**JOB:**
Return only the lines from the top of the material through the line marked by "wasm.setup();", unaltered.

**Extracted records:**
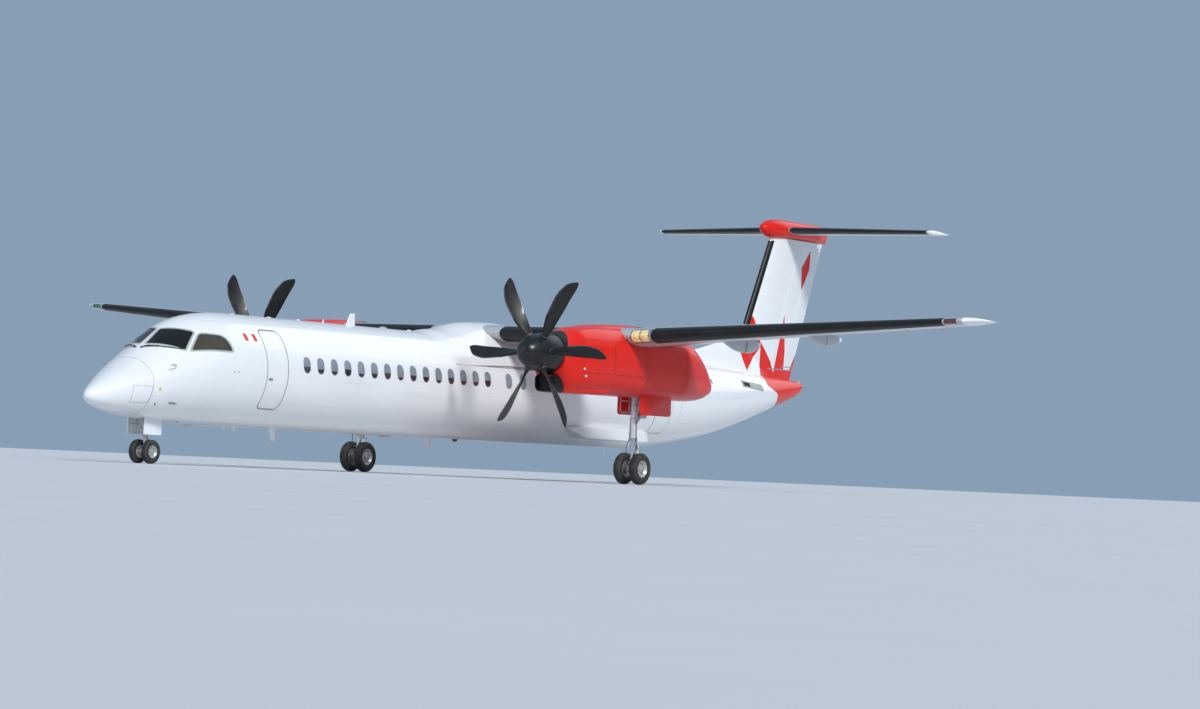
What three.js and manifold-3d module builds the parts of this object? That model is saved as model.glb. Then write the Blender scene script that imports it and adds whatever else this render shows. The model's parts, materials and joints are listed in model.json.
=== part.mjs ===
// Regional airliner with a high wing, two turboprop engines and a T-tail, standing level on its wheels.
// Millimetres. +Z is up, the nose points to -Y and the left side is at +X.
// Inside the model a point is (side, station aft of the nose tip, height above the body axis).
import * as THREE from 'three';
import { mergeVertices } from 'three/addons/utils/BufferGeometryUtils.js';
import Module from 'manifold-3d';

const wasm = await Module();
wasm.setup();

// Whole aircraft
const LENGTH = 32840;
const AXIS_HEIGHT = 2300;
const BODY_SIDES = 32;
const NACELLE_SIDES = 24;
const BULLET_SIDES = 16;
const EXHAUST_SIDES = 16;
const HINGE_SIDES = 12;
const AXLE_SIDES = 24;
const PIN_SIDES = 8;
const PIN_RADIUS = 12;
const PIN_REACH = 24;
const KNUCKLE = { radius: 20, sides: 16, web: 12, clear: 22 };
const SEAT_GAP = 0.4;
const RUNNING_GAP = 7;
const HINGE_GAP = 0.45;
const SLIVER = 1000;
const NEEDLE = 0.06;

// Body
const WALL = 90;
const BODY_COLUMNS = ['station', 'top', 'middle', 'bottom', 'half', 'power'];
const BODY_ROWS = [
  [0, -800, -800, -800, 0, 2],
  [60, -700, -800, -905, 120, 2],
  [250, -555, -770, -1010, 280, 2],
  [600, -330, -680, -1110, 490, 2],
  [1000, -90, -550, -1180, 690, 2],
  [1480, 210, -420, -1240, 890, 1.9],
  [2000, 550, -270, -1285, 1050, 1.8],
  [2560, 930, -120, -1320, 1180, 1.8],
  [3200, 1180, -30, -1340, 1280, 1.9],
  [4000, 1315, 0, -1345, 1335, 2],
  [4700, 1345, 0, -1345, 1345, 2],
  [21800, 1345, 0, -1345, 1345, 2],
  [23500, 1342, 65, -1212, 1290, 2],
  [26170, 1270, 215, -840, 1040, 2],
  [28160, 1140, 370, -400, 730, 2],
  [30030, 990, 540, 90, 420, 2],
  [31300, 930, 710, 440, 235, 2],
  [31610, 925, 755, 560, 170, 2],
  [31700, 900, 760, 620, 130, 2],
];
const CENTRE_START = 5850;
const REAR_START = 21800;
const REAR_WALL = 150;
const REAR_HOLLOW_END = 28500;
const CONE_START = 29400;
const CONE_END = 31700;

// Flight deck and entry
const FLOOR = -860;
const DECK_LEDGE = 150;
const LEDGE_FRONT = 1480;
const FOOTWELL_FRONT = 2000;
const BULKHEAD = [3950, 4050];
const DOORWAY_HALF = 300;
const DOORWAY_TOP = 1000;
const PANE_THICKNESS = 28;
// Corners of the left panes as side, station, height: the right panes mirror them
const PANES = {
  windshield: [[50, 1690, 360], [50, 2400, 850], [715, 2850, 800], [900, 2360, 360]],
  side_window: [[990, 2500, 375], [815, 2930, 770], [1040, 3580, 760], [1235, 3700, 405]],
};

// Doors: side of the body, first and last station, bottom and top height, corner radius
const DOOR_DEPTH = 70;
const DOORS = {
  service_door: { side: -1, from: 5000, to: 5690, bottom: -640, top: 830, corner: 110 },
  aft_passenger_door: { side: 1, from: 21950, to: 22720, bottom: -855, top: 850, corner: 110 },
  aft_service_door: { side: -1, from: 21950, to: 22720, bottom: -700, top: 850, corner: 110 },
  baggage_door: { side: 1, from: 23250, to: 24600, bottom: -560, top: 760, corner: 110 },
};
const ENTRY_DOOR = { from: 4905, to: 5655, bottom: -870, top: 965, corner: 130 };
const STEP = { count: 5, first: -640, pitch: 300, depth: 230, thickness: 32, width: 560, open: 130 };

// Wing: an end is its side, leading edge station, chord, depth and height of the chord line
const FOIL_STEPS = 7;
const WING_BREAK = 5120;
const WING_ROOT = { span: WING_BREAK, edge: 14600, chord: 2660, depth: 478, rise: 1440 };
const WING_TIP = { span: 13900, edge: 15800, chord: 1440, depth: 205, rise: 2035 };
const WING_END = { span: 14210, edge: 16060, chord: 1130, depth: 120, rise: 2068 };
const FLAP_HINGE = 0.77;
const FLAP_CLEAR = 13;
const FLAP_INNER = [1480, 3660];
const FLAP_OUTER = [5165, 10030];
const AILERON = [10090, 13520];
const AILERON_HINGE = 0.76;
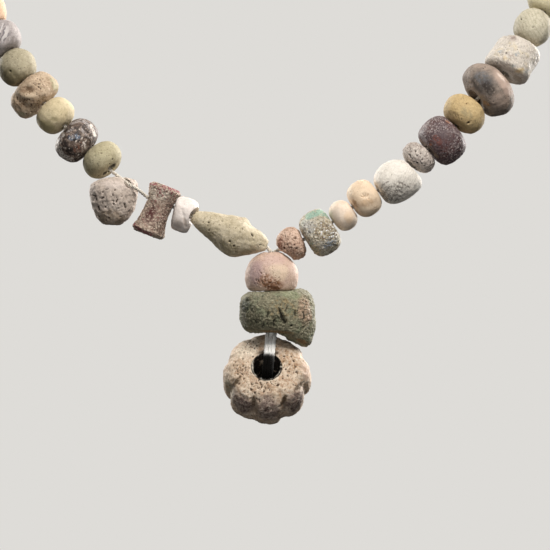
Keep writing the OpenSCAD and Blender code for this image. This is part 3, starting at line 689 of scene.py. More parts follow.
def right_1_porous():
    """Reddish-brown clay full of burnt-out holes."""
    bead = Surface("right_1_porous", 0.155)
    bead.roughen((2.0, 0.08, 23), (0.45, 0.14, 24))
    bead.pits([
        (3.8, 2.7, 0.2, 0.3), (2.9, 2.2, 0.18, 0.3), (5.05, 1.85, 0.3, 0.45), (3.3, 0.5, 0.2, 0.3),
        (4.8, 0.4, 0.18, 0.3), (4.1, -0.1, 0.26, 0.3), (3.3, -0.8, 0.18, 0.3),
        (4.2, -1.5, 0.18, 0.3), (5.4, -1.4, 0.2, 0.3), (1.75, -0.3, 0.4, 0.5, 1.6, 50),
        (2.2, 1.4, 0.18, 0.25), (5.9, 0.8, 0.18, 0.25), (4.3, 1.5, 0.18, 0.25),
        (3.0, 1.3, 0.16, 0.2), (4.6, -0.9, 0.18, 0.3), (5.3, -0.4, 0.18, 0.3),
        (2.6, -0.3, 0.3, 0.35, 1.6, 60), (4.9, 2.6, 0.16, 0.2), (2.4, 2.3, 0.16, 0.2),
        (3.5, 3.3, 0.14, 0.2),
    ])
    bead.pores(170, (0.12, 0.2), 0.2, 25)
    clay = worn(
        bead, "burnt_brown_clay", "#B99B87 #D9BEAB #87664F #5C3F2E #ECD6C5", 12, 0.6, 1.2, 1.4,
    )
    clay.stain("#8C5642", 0.6, (1.9, 0.6, 0.9, 2.0), (0.6, 0.3, 0.5, 4))
    clay.stain("#6B4A36", 0.6, (4.4, -0.8, 1.6, 1.8), (0.4, 0.42, 0.56, 5))
    bead.close(clay)


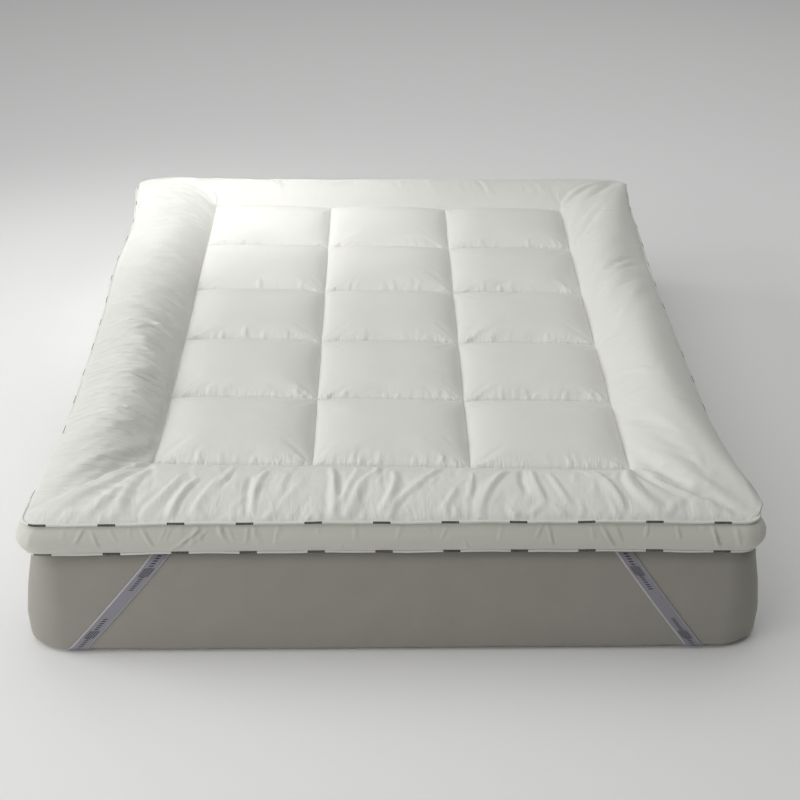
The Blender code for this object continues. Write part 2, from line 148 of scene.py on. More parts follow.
# ---- folds ----
# Creases that the cloth is laid in before it is filled, on the plain rectangle, from one end to the other.
# bow: how far the crease's middle stands off its straight line, to the right. A negative height is a furrow.
# A tapered one is highest where it starts, at a seam.
Crease = namedtuple("Crease", "s0 t0 s1 t1 bow width height tapered", defaults=(False,))
CREASE_TABLE = (
    # the foot's left corner
    (-0.525, -0.776, -0.705, -0.96, -0.012, 0.015, 0.0095),
    (-0.522, -0.8, -0.665, -0.962, -0.01, 0.0072, 0.0068),
    (-0.518, -0.78, -0.712, -0.806, -0.02, 0.0079, 0.0095),
    (-0.52, -0.815, -0.61, -0.985, -0.012, 0.0079, 0.0061),
    (-0.53, -0.768, -0.72, -0.73, -0.012, 0.0072, 0.0054),
    # the foot border, left to right
    (-0.51, -0.82, -0.556, -0.988, 0.006, 0.0079, 0.0068),
    (-0.44, -0.85, -0.512, -0.984, -0.01, 0.0079, 0.0055),
    (-0.402, -0.87, -0.452, -0.99, 0.006, 0.0065, 0.0085),
    (-0.362, -0.86, -0.412, -0.982, 0, 0.0072, 0.0045),
    (-0.332, -0.8, -0.38, -0.935, -0.006, 0.0072, 0.004),
    (-0.3, -0.86, -0.298, -0.99, 0.003, 0.0065, -0.006),
    (-0.262, -0.83, -0.29, -0.99, 0.008, 0.0079, 0.006),
    (-0.405, -0.96, -0.382, -0.992, 0, 0.0055, 0.0035),
    (-0.205, -0.8, -0.235, -0.94, 0.005, 0.0094, 0.003),
    (-0.13, -0.8, -0.122, -0.99, -0.006, 0.0065, 0.0075),
    (-0.112, -0.83, -0.108, -0.93, 0.004, 0.0072, -0.005),
    (-0.072, -0.8, -0.116, -0.965, -0.006, 0.0086, 0.0055),
    (-0.018, -0.8, -0.094, -0.99, 0.012, 0.0086, 0.006),
    (-0.002, -0.82, -0.03, -0.98, -0.016, 0.0086, 0.008),
    (0.062, -0.89, -0.008, -0.99, 0.008, 0.0072, 0.0055),
    (0.115, -0.8, 0.04, -0.925, 0.006, 0.0086, 0.0045),
    (0.132, -0.9, 0.092, -0.98, -0.004, 0.0072, 0.0045),
    (0.122, -0.95, 0.138, -0.99, 0, 0.0055, 0.0035),
    (0.246, -0.82, 0.176, -0.98, 0.006, 0.0094, 0.006),
    (0.282, -0.8, 0.28, -0.925, 0.006, 0.0058, -0.007),
    (0.3, -0.81, 0.318, -0.96, 0.008, 0.0079, 0.006),
    (0.234, -0.955, 0.25, -0.992, 0, 0.0055, 0.0045),
    (0.318, -0.95, 0.276, -0.986, 0, 0.0055, 0.004),
    (0.33, -0.83, 0.364, -0.965, 0.004, 0.0055, 0.005),
    (0.316, -0.95, 0.358, -0.988, -0.004, 0.0055, 0.004),
    (0.392, -0.79, 0.456, -0.99, -0.01, 0.0065, 0.0075),
    (0.402, -0.81, 0.462, -0.985, -0.004, 0.0058, -0.006),
    (0.42, -0.8, 0.472, -0.984, -0.008, 0.0072, 0.008),
    # the foot's right corner
    (0.512, -0.78, 0.55, -0.99, 0.04, 0.0105, 0.01),
    (0.57, -0.945, 0.566, -0.99, 0.01, 0.0055, 0.005),
    (0.52, -0.772, 0.69, -0.9, 0.036, 0.016, 0.0075),
    (0.524, -0.8, 0.682, -0.965, 0.03, 0.015, 0.0062),
    (0.645, -0.925, 0.648, -0.99, 0.008, 0.0058, 0.0045),
    (0.68, -0.94, 0.718, -0.982, 0.004, 0.0058, 0.004),
    (0.512, -0.758, 0.705, -0.8, 0.03, 0.014, 0.0085),
    # the left border
    (-0.512, -0.7, -0.726, -0.668, 0.012, 0.0072, 0.0085),
    (-0.512, -0.64, -0.712, -0.606, 0.01, 0.0065, 0.0078),
    (-0.515, -0.45, -0.71, -0.468, 0.02, 0.0072, 0.0096),
    (-0.512, -0.425, -0.705, -0.43, 0.014, 0.0058, 0.0078),
    (-0.55, -0.375, -0.715, -0.318, 0.004, 0.0079, 0.007),
    (-0.53, -0.13, -0.68, -0.23, 0.006, 0.0072, 0.0059),
    (-0.53, -0.1, -0.62, -0.084, 0.004, 0.0058, 0.0053),
    (-0.65, -0.02, -0.724, 0.04, 0, 0.0065, 0.0053),
    (-0.535, 0.2, -0.61, 0.214, 0.004, 0.0058, 0.0053),
    # the right border
    (0.52, -0.558, 0.706, -0.56, 0.006, 0.0065, 0.0045),
    (0.512, -0.486, 0.625, -0.508, -0.006, 0.0065, 0.004),
    (0.545, -0.362, 0.64, -0.425, -0.008, 0.0086, 0.004),
    (0.522, -0.196, 0.592, -0.2, -0.008, 0.0055, 0.0034),
    # the head's corners
    (-0.52, 0.772, -0.7, 0.96, 0.014, 0.0086, 0.0055),
    (-0.512, 0.78, -0.6, 0.985, 0.012, 0.0079, 0.005),
    (0.52, 0.772, 0.7, 0.96, -0.014, 0.0086, 0.0045),
    (0.522, 0.768, 0.716, 0.82, -0.016, 0.0079, 0.003),
)
CREASES = [Crease(*numbers) for numbers in CREASE_TABLE]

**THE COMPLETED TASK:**
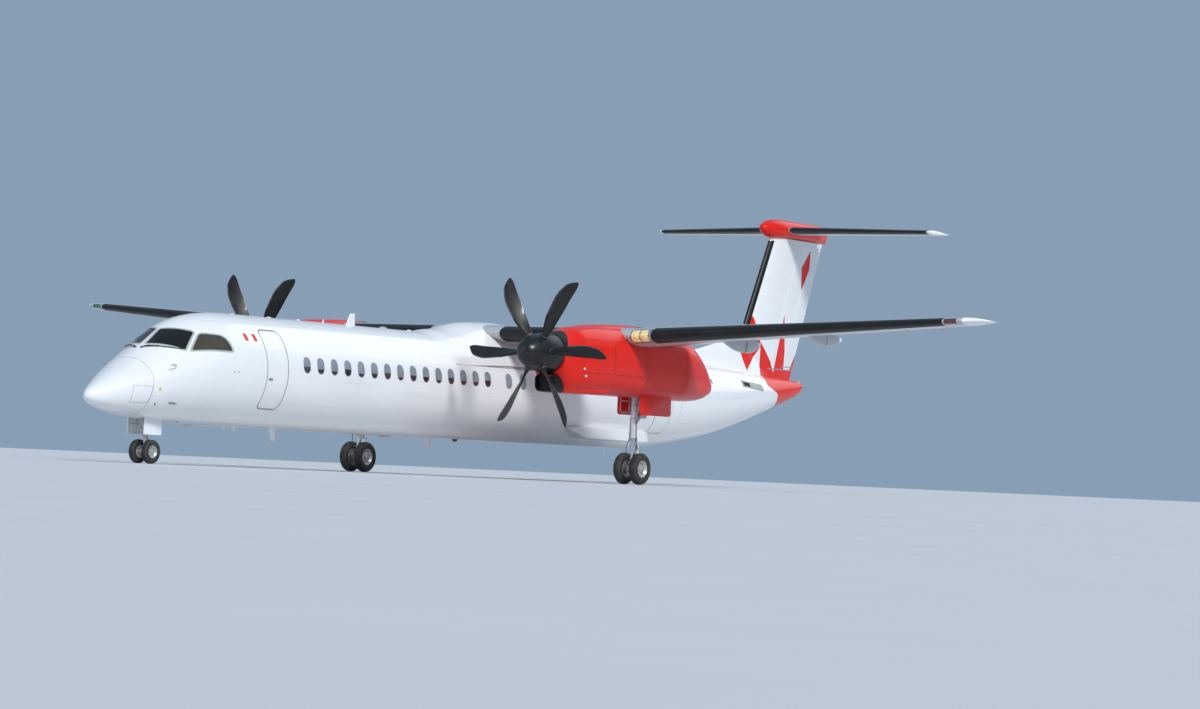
What three.js and manifold-3d module builds the parts of this object? That model is saved as model.glb. Then write the Blender scene script that imports it and adds whatever else this render shows. The model's parts, materials and joints are listed in model.json.
=== part.mjs ===
// Regional airliner with a high wing, two turboprop engines and a T-tail, standing level on its wheels.
// Millimetres. +Z is up, the nose points to -Y and the left side is at +X.
// Inside the model a point is (side, station aft of the nose tip, height above the body axis).
import * as THREE from 'three';
import { mergeVertices } from 'three/addons/utils/BufferGeometryUtils.js';
import Module from 'manifold-3d';

const wasm = await Module();
wasm.setup();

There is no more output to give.